§ **Your task**:
Word for word, restate every line of the material.

§ **Data block**:
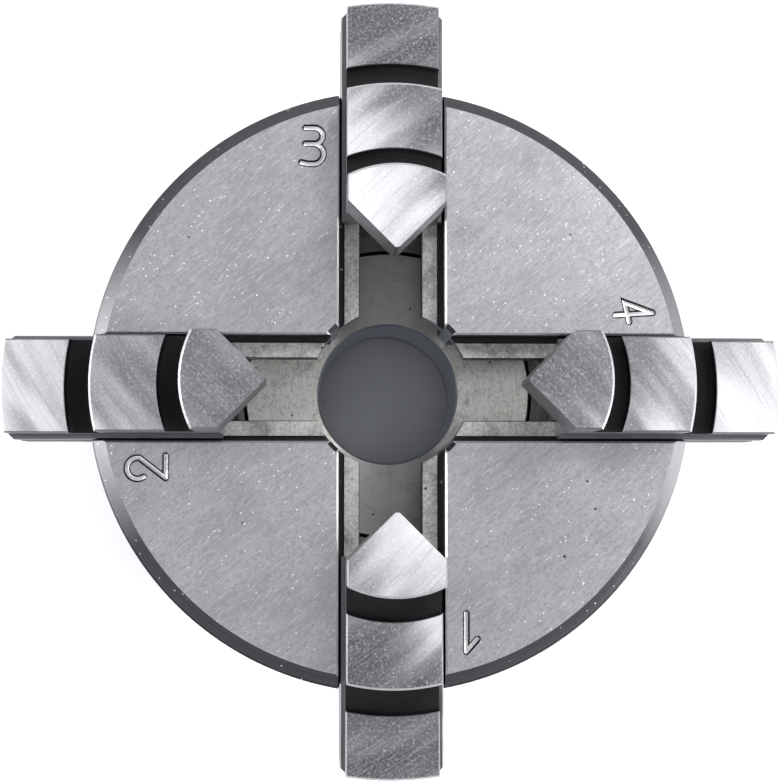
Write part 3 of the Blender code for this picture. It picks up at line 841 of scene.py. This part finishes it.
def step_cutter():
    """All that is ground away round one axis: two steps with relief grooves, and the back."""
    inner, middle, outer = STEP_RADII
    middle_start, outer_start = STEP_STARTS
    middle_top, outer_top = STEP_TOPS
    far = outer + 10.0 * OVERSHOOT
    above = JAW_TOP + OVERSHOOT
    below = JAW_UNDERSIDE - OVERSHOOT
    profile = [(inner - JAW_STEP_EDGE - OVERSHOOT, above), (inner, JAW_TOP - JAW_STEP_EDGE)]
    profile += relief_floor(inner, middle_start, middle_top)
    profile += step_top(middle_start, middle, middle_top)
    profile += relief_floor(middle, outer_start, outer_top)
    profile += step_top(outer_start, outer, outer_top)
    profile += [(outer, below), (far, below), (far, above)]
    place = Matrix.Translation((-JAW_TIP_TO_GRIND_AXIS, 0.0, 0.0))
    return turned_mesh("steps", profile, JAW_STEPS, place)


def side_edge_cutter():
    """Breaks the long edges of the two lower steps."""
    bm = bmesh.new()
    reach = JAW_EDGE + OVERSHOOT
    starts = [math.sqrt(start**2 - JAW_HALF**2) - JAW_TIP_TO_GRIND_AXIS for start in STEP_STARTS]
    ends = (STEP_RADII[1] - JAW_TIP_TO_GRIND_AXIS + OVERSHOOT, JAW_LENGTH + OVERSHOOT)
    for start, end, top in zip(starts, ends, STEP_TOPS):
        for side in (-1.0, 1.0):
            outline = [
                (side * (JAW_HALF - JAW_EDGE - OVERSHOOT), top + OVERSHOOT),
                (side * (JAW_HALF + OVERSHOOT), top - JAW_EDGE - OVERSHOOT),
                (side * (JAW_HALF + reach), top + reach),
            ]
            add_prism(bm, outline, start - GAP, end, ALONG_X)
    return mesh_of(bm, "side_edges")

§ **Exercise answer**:
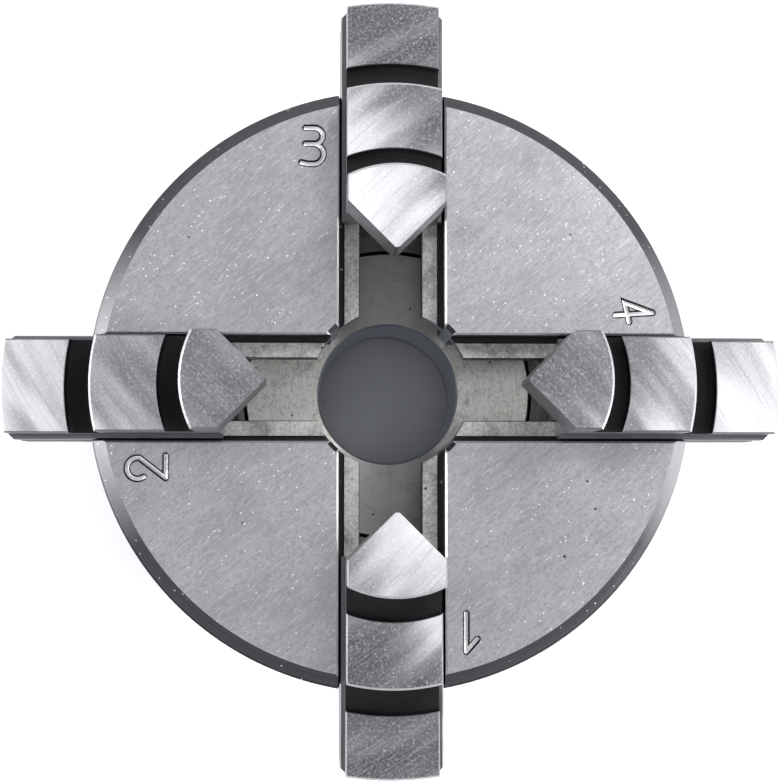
Write part 3 of the Blender code for this picture. It picks up at line 841 of scene.py. This part finishes it.
def step_cutter():
    """All that is ground away round one axis: two steps with relief grooves, and the back."""
    inner, middle, outer = STEP_RADII
    middle_start, outer_start = STEP_STARTS
    middle_top, outer_top = STEP_TOPS
    far = outer + 10.0 * OVERSHOOT
    above = JAW_TOP + OVERSHOOT
    below = JAW_UNDERSIDE - OVERSHOOT
    profile = [(inner - JAW_STEP_EDGE - OVERSHOOT, above), (inner, JAW_TOP - JAW_STEP_EDGE)]
    profile += relief_floor(inner, middle_start, middle_top)
    profile += step_top(middle_start, middle, middle_top)
    profile += relief_floor(middle, outer_start, outer_top)
    profile += step_top(outer_start, outer, outer_top)
    profile += [(outer, below), (far, below), (far, above)]
    place = Matrix.Translation((-JAW_TIP_TO_GRIND_AXIS, 0.0, 0.0))
    return turned_mesh("steps", profile, JAW_STEPS, place)


def side_edge_cutter():
    """Breaks the long edges of the two lower steps."""
    bm = bmesh.new()
    reach = JAW_EDGE + OVERSHOOT
    starts = [math.sqrt(start**2 - JAW_HALF**2) - JAW_TIP_TO_GRIND_AXIS for start in STEP_STARTS]
    ends = (STEP_RADII[1] - JAW_TIP_TO_GRIND_AXIS + OVERSHOOT, JAW_LENGTH + OVERSHOOT)
    for start, end, top in zip(starts, ends, STEP_TOPS):
        for side in (-1.0, 1.0):
            outline = [
                (side * (JAW_HALF - JAW_EDGE - OVERSHOOT), top + OVERSHOOT),
                (side * (JAW_HALF + OVERSHOOT), top - JAW_EDGE - OVERSHOOT),
                (side * (JAW_HALF + reach), top + reach),
            ]
            add_prism(bm, outline, start - GAP, end, ALONG_X)
    return mesh_of(bm, "side_edges")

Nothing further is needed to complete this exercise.